▸ BRIEF
Output the full material exactly as it appears here.

------ DATA EXTRACT ------

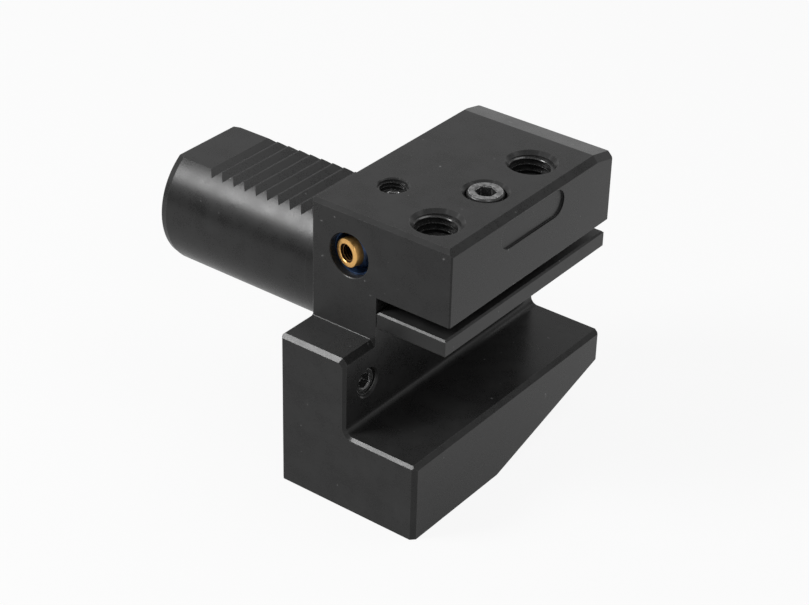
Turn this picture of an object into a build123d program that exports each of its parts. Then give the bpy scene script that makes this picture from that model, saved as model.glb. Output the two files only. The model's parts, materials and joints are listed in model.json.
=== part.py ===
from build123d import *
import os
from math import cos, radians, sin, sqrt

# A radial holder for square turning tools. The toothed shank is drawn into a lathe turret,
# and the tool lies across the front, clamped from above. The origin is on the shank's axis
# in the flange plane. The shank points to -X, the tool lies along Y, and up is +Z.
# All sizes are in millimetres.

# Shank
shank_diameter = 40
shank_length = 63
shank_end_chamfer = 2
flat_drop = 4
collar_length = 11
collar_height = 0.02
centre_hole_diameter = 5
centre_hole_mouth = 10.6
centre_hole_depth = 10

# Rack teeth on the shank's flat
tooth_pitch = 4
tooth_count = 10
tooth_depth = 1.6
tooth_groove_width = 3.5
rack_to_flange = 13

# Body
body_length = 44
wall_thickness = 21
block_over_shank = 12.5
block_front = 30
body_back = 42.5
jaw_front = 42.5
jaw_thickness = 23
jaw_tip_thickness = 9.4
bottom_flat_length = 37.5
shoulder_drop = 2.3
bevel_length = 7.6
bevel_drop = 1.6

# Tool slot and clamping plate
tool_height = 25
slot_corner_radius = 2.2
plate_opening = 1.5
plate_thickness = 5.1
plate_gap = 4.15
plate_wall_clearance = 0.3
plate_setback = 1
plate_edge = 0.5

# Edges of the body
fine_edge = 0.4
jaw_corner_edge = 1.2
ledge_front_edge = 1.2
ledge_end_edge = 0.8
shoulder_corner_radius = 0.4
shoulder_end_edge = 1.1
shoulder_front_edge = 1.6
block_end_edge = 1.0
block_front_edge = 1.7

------

▸ FULL OUTPUT
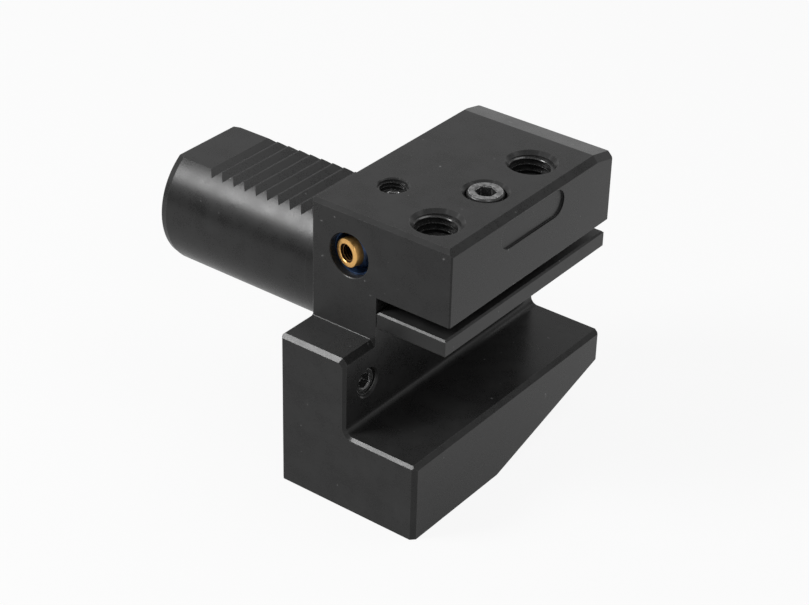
Turn this picture of an object into a build123d program that exports each of its parts. Then give the bpy scene script that makes this picture from that model, saved as model.glb. Output the two files only. The model's parts, materials and joints are listed in model.json.
=== part.py ===
from build123d import *
import os
from math import cos, radians, sin, sqrt

# A radial holder for square turning tools. The toothed shank is drawn into a lathe turret,
# and the tool lies across the front, clamped from above. The origin is on the shank's axis
# in the flange plane. The shank points to -X, the tool lies along Y, and up is +Z.
# All sizes are in millimetres.

# Shank
shank_diameter = 40
shank_length = 63
shank_end_chamfer = 2
flat_drop = 4
collar_length = 11
collar_height = 0.02
centre_hole_diameter = 5
centre_hole_mouth = 10.6
centre_hole_depth = 10

# Rack teeth on the shank's flat
tooth_pitch = 4
tooth_count = 10
tooth_depth = 1.6
tooth_groove_width = 3.5
rack_to_flange = 13

# Body
body_length = 44
wall_thickness = 21
block_over_shank = 12.5
block_front = 30
body_back = 42.5
jaw_front = 42.5
jaw_thickness = 23
jaw_tip_thickness = 9.4
bottom_flat_length = 37.5
shoulder_drop = 2.3
bevel_length = 7.6
bevel_drop = 1.6

# Tool slot and clamping plate
tool_height = 25
slot_corner_radius = 2.2
plate_opening = 1.5
plate_thickness = 5.1
plate_gap = 4.15
plate_wall_clearance = 0.3
plate_setback = 1
plate_edge = 0.5

# Edges of the body
fine_edge = 0.4
jaw_corner_edge = 1.2
ledge_front_edge = 1.2
ledge_end_edge = 0.8
shoulder_corner_radius = 0.4
shoulder_end_edge = 1.1
shoulder_front_edge = 1.6
block_end_edge = 1.0
block_front_edge = 1.7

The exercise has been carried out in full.